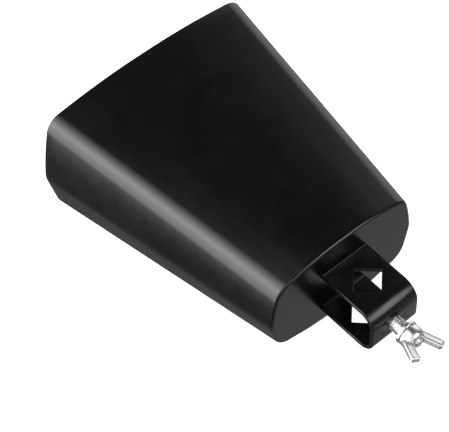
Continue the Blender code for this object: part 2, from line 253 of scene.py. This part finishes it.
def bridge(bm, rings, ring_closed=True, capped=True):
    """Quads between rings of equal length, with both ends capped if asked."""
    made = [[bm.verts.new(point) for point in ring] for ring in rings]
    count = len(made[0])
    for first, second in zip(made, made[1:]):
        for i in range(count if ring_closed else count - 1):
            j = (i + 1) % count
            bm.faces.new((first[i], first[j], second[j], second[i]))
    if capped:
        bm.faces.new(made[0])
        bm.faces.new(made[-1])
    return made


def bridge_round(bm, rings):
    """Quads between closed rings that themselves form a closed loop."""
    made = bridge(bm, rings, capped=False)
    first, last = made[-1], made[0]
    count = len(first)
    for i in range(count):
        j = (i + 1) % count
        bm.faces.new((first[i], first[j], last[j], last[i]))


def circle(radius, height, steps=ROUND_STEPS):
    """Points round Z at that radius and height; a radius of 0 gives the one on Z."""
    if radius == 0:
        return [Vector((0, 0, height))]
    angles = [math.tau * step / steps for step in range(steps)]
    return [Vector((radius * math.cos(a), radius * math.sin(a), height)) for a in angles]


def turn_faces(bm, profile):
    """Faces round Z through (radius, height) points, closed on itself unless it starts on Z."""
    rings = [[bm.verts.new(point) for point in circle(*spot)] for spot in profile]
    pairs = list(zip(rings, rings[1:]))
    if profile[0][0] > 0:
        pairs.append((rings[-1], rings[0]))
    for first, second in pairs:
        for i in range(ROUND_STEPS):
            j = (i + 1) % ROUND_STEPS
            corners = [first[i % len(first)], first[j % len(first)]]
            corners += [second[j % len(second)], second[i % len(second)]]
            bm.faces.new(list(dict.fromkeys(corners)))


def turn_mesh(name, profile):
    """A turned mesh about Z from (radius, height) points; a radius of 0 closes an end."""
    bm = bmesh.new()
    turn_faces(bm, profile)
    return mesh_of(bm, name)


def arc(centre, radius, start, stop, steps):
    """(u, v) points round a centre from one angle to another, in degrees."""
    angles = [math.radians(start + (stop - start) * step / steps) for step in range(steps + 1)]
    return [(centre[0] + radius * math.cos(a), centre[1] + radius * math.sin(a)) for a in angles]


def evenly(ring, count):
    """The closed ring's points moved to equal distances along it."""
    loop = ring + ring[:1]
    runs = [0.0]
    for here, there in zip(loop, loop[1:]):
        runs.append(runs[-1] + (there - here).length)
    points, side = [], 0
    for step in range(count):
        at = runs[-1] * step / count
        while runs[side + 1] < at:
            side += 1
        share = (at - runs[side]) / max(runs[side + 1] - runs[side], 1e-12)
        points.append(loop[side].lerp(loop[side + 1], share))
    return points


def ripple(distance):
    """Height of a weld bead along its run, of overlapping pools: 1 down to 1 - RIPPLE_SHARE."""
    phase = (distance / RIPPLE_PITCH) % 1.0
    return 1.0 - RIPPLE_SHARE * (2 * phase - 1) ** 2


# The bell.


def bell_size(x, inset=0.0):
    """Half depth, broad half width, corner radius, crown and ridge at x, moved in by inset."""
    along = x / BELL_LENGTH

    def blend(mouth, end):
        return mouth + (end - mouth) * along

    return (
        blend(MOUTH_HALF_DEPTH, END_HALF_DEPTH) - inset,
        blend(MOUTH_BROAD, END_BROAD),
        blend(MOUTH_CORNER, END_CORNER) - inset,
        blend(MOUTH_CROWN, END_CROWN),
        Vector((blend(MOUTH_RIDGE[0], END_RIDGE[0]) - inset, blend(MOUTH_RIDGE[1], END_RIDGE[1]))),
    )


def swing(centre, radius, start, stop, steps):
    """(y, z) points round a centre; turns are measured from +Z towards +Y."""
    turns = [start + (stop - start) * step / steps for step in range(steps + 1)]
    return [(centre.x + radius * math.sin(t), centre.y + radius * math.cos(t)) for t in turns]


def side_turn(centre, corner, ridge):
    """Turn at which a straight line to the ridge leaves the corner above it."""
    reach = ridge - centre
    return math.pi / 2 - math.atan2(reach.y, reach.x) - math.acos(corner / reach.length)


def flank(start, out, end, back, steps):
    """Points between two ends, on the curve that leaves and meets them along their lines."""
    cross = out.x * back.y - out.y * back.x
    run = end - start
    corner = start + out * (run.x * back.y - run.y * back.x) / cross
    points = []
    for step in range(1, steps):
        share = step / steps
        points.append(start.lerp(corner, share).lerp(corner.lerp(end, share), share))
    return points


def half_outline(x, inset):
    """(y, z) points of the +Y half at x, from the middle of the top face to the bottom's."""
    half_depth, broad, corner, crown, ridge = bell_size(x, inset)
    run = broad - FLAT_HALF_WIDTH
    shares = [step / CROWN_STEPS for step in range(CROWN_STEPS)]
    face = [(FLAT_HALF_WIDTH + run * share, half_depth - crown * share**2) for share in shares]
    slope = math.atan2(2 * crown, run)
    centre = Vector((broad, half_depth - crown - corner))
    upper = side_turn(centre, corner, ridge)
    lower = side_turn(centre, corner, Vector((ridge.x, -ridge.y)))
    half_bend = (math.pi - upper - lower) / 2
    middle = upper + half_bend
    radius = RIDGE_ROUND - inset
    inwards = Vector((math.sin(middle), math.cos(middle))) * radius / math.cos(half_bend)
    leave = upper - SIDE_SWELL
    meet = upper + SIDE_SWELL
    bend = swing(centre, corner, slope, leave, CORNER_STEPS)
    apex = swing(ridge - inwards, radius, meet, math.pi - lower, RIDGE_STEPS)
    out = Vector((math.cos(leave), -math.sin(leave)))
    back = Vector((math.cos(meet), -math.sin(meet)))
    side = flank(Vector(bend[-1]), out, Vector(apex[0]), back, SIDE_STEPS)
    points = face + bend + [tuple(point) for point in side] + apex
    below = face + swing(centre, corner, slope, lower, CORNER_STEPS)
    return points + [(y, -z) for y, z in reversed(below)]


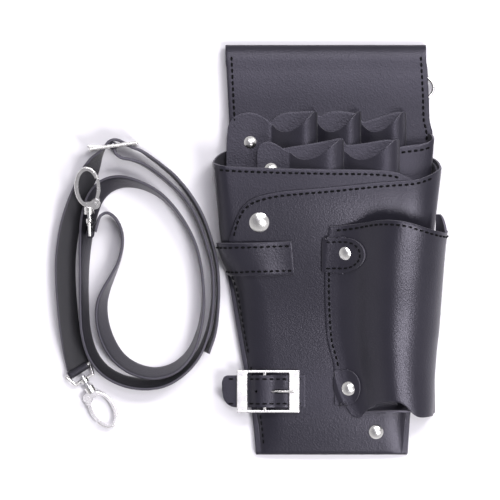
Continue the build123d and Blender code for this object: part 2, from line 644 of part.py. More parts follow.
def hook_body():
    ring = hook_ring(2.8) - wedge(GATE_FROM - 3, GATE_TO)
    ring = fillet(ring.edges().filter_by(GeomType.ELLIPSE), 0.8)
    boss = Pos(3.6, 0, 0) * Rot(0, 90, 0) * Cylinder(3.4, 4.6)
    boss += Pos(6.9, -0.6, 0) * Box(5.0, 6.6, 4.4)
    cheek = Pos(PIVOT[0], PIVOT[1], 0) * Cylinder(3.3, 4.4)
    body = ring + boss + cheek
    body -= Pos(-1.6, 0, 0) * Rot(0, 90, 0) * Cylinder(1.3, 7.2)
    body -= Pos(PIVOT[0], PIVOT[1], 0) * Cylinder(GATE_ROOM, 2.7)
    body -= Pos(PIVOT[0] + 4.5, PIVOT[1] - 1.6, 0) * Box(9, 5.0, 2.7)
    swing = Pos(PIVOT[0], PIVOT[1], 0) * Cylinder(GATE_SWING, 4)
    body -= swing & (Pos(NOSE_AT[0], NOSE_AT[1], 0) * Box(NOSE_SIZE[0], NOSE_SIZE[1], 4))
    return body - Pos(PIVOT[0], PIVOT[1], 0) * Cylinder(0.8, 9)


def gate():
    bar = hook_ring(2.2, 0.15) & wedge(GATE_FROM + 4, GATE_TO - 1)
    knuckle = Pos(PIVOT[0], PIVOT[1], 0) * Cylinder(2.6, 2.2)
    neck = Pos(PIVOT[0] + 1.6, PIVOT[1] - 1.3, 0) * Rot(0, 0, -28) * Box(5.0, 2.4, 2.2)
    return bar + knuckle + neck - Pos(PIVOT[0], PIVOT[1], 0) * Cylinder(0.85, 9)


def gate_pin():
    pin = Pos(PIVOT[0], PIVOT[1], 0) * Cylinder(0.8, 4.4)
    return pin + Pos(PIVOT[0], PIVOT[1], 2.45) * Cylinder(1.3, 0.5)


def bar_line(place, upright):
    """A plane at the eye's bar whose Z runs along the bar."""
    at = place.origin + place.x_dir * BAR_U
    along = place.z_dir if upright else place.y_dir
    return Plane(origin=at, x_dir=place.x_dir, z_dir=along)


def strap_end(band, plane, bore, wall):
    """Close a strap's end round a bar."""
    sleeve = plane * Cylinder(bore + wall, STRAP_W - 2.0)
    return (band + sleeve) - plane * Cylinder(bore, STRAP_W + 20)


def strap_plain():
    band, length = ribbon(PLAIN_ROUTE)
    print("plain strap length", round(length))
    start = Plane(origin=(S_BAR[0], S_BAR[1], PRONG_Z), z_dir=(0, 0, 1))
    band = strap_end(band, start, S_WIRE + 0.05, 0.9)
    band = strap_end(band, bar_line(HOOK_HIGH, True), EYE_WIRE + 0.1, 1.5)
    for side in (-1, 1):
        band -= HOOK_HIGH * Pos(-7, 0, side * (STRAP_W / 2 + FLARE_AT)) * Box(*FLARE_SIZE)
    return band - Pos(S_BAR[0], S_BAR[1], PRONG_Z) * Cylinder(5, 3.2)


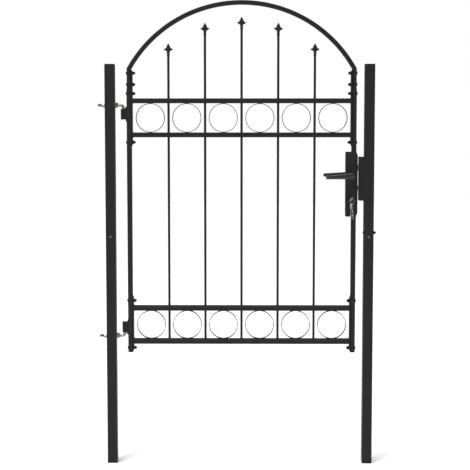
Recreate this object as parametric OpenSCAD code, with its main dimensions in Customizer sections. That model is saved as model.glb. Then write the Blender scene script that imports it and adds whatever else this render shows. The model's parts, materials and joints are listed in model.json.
_ _ _ _ _ _ _
Aim of the task
Find each line holding the string "with" and copy it out.

Solved problem
    """Quads between rings of equal length, with both ends capped if asked."""
Recreate this object as parametric OpenSCAD code, with its main dimensions in Customizer sections. That model is saved as model.glb. Then write the Blender scene script that imports it and adds whatever else this render shows. The model's parts, materials and joints are listed in model.json.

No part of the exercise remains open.